Why do we work? My whole life, I have not really wanted to go to work. Everything associated with work feels somehow improper to me, starting with the alarm clock. My contention is that our species, since coming down from the trees, has not evolved in some fantastically quick way as to make following some manufactured intangible idea like “time of day” a comfortable thing to do.
It’s unnatural to have a small bedside machine make a rude noise at six in the morning, and downright bizarre when the machine offers radio voices. Sometimes when I wake up, for a moment I think Don Connolly and Elizabeth Logan are in bed with me.
It’s not the money.
Working for money has never interested me enough to want to do it to the exclusion of other things. First, money from work seems to go towards other unnatural, intangible things, like the phone bill. Second, it takes time, energy and spirit away from what I think of as my real work, the work of becoming human.
Which is not to say I don’t possess an ingrained protestant work ethic — I feel badly for not producing enough. I do feel guilty sometimes when I don’t have productive days, when I can’t look at something I accomplished that will make me feel less guilty for the air I sucked in and the water I used.
I grew up with a workaholic.
My father worked constantly and died when he was fifty-two years old. It used to be I thought my father was ancient when he had his last heart attack.

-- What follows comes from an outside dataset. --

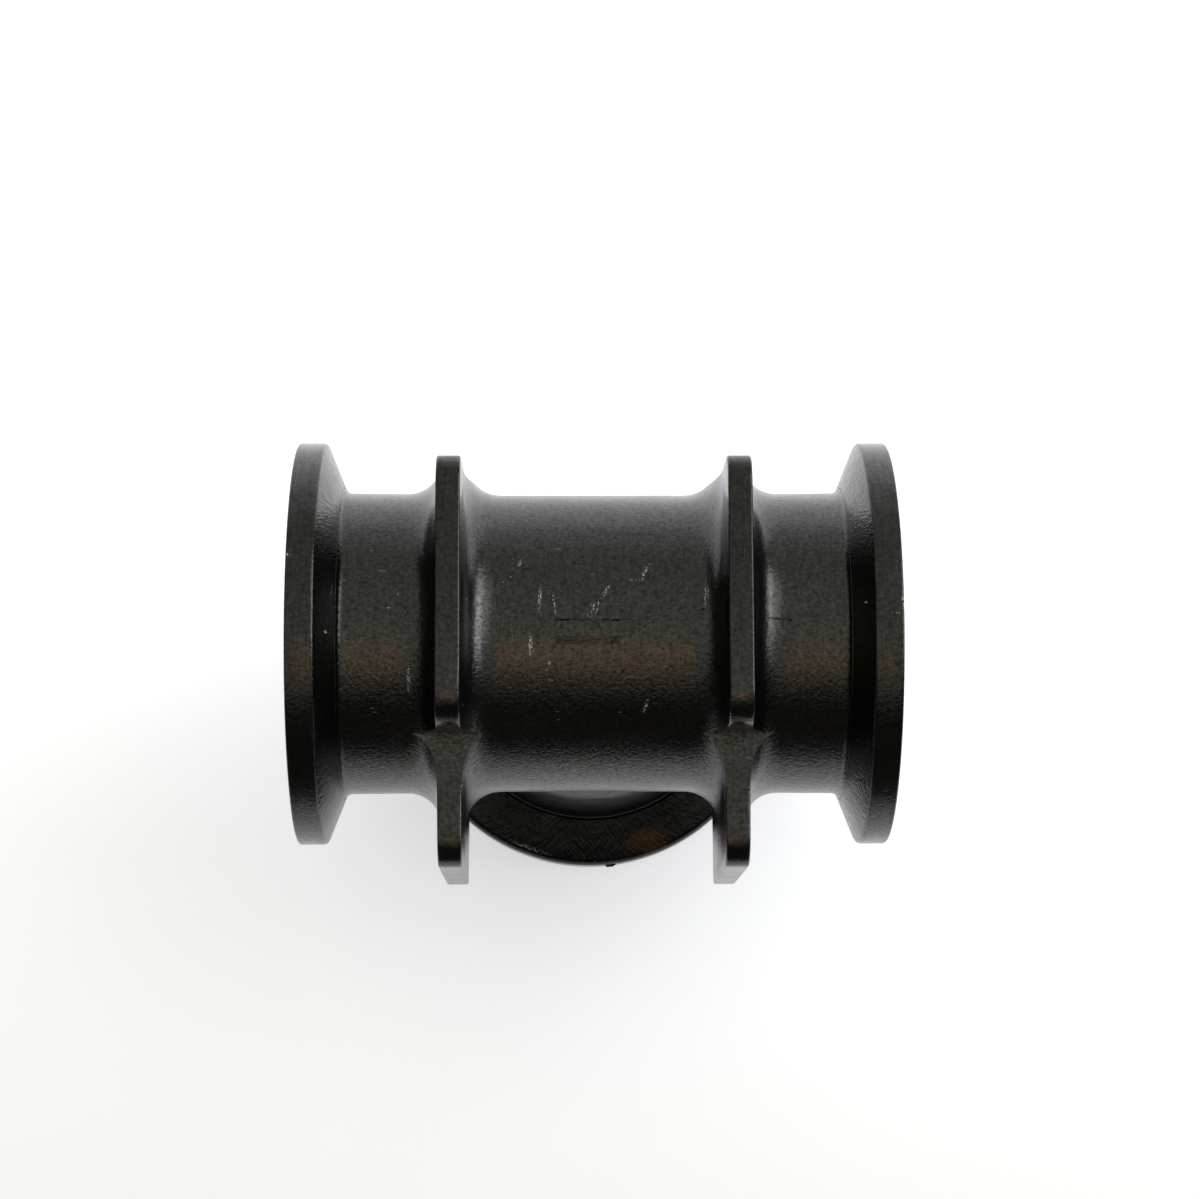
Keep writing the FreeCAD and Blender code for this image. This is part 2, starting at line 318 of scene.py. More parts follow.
def branch_outline():
    """Outline of the branch from the run axis down to the floor."""
    foot = (RIM_WIDTH + TAPER_LENGTH, HUB_RADIUS)
    rim = (RIM_WIDTH, FLANGE_RADIUS)
    return [
        (AXIS_HEIGHT, 0, 0),
        (AXIS_HEIGHT, BRANCH_ROOT_RADIUS, 0),
        (*foot, BRANCH_HUB_ROUND),
        *turned_line(foot, rim, BRANCH_HUB_ROUND, BRANCH_LINE_WIDTH, BRANCH_LINE_DEPTH),
        (*rim, BRANCH_RIM_ROUND),
        (0, FLANGE_RADIUS, RIM_FACE_ROUND),
        *gasket_seat(0, 1),
        (0, 0, 0),
    ]


def plate_outline():
    """Outline of a rib plate with its foot, seen along the run."""
    return [
        (RIB_TOP, FOOT_BACK, BACK_CORNER),
        (RIB_TOP, RIB_FRONT, RIB_CORNER),
        (RIB_UNDERSIDE, RIB_FRONT, RIB_CORNER),
        (RIB_UNDERSIDE, FOOT_FRONT, 0),
        (-FOOT_DROP, FOOT_FRONT, FOOT_CORNER),
        (-FOOT_DROP, FOOT_BACK, BACK_CORNER),
    ]


def make_run():
    """The run pipe with its flanges, and the two disks cut to the plates' outline."""
    half = run_outline()
    other = [(-across, up, radius) for across, up, radius in reversed(half)]
    points = spaced(eased(other + half), LONGEST_STRIP)
    run = turned_solid("tee_moulding", points, ALONG_X, RUN_AXIS)
    square = [Vector(corner) * WASTE_REACH for corner in ((-1, -1), (1, -1), (1, 1), (-1, 1))]
    waste = block("waste", square, -PLATE_ZONE, PLATE_ZONE)
    kept = block("kept", eased(plate_outline()), -PLATE_ZONE - CUT_MARGIN, PLATE_ZONE + CUT_MARGIN)
    combine(waste, kept, "DIFFERENCE")
    combine(run, waste, "DIFFERENCE")
    return run


def make_branch():
    """The branch pipe with its flange."""
    points = spaced(eased(branch_outline()), LONGEST_STRIP)
    return turned_solid("branch", points, ALONG_Z, FACE_MIDDLE)


def bore_core(name, ends, radius, along, middle):
    """A core for a bore that widens past each open end, which leaves a small lip in the face.
    Its ends are (first place, last place, whether the first is open too). It is turned half a
    step, so that its facets don't meet the pipe's edge to edge."""
    first, last, both_open = ends
    wide = radius + BORE_LIP + CUT_MARGIN
    start = [(first, 0), (first, radius)]
    if both_open:
        start = [(first - CUT_MARGIN, 0), (first - CUT_MARGIN, wide), (first + BORE_LIP, radius)]
    end = [(last - BORE_LIP, radius), (last + CUT_MARGIN, wide), (last + CUT_MARGIN, 0)]
    core = turned_solid(name, [Vector(point) for point in start + end], along, middle)
    half_step = Matrix.Rotation(math.pi / TURNS, 4, along)
    core.data.transform(Matrix.Translation(middle) @ half_step @ Matrix.Translation(-middle))
    return core


def cut_waterway(piece):
    """Bores through the run and the branch."""
    core = bore_core("run_core", (-HALF_RUN, HALF_RUN, True), RUN_BORE_RADIUS, ALONG_X, RUN_AXIS)
    branch_core = bore_core(
        "branch_core", (-AXIS_HEIGHT, 0, False), BRANCH_BORE_RADIUS, -ALONG_Z, FACE_MIDDLE)
    combine(core, branch_core, "UNION")
    combine(piece, core, "DIFFERENCE")


def add_gate_mark(piece):
    """The low pads on top of the run with the torn gate on them, and a burr on the branch rim."""
    for low_x, high_x, top in GATE_PADS:
        corners = [(0, top), (PAD_EDGE, top), (PAD_FOOT, PAD_FOOT_HEIGHT), (PAD_FOOT, PAD_ROOT),
                   (0, PAD_ROOT)]
        side = spaced([Vector(corner) for corner in corners], PAD_STEP)
        combine(piece, block("gate_pad", side, low_x, high_x), "UNION")
    for shape in TORN_GATE + [RIM_BURR]:
        combine(piece, lump("torn_gate", shape), "UNION")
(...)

Now, when I am only four years shy of that age, I see that he died very young. He was warned to slow down and could not. He was rarely home. When he was, he worked in his den.
Supper table conversation was dominated by his complicated complaints about the internal politics and policies of his workplace, while his wife sat silent and his children sat bewildered. The best of my father went onto the page and into his slide rule.
My father saw himself as what he was, not who he was. He defined himself by his job, and I do not.
My father would not approve of my career — learning to put up with myself, learning to love, working on the usual big questions: Why am I here? Where will I go when I die?
When I am caught up with work and run off my feet, meetings stacked up, appointments overlapping, I am distracted, have no time to think and I forget about the big questions. I forget that I am confused or dissatisfied or worried, that I am unkind and worse, capable of cruelty.
The distraction is easier, yes, but it does not offer me the profit I seek. Labour does. The work I do that is not tied to money — manual work, book work — does pay me in a kind of zen currency.
Why?Why do some of us work too hard? Workaholics like my father can’t seem to slow down until felled by illness or accident. Some are in positions of power and loath to leave them. I think it’s because power and prestige are intoxicating, and dealing with ourselves, with our inner selves, is too hard.
And a big fat paycheque pays a bigger mortgage and buys a bigger boat and allows us other distractions.
Long work hours take us away from ourselves.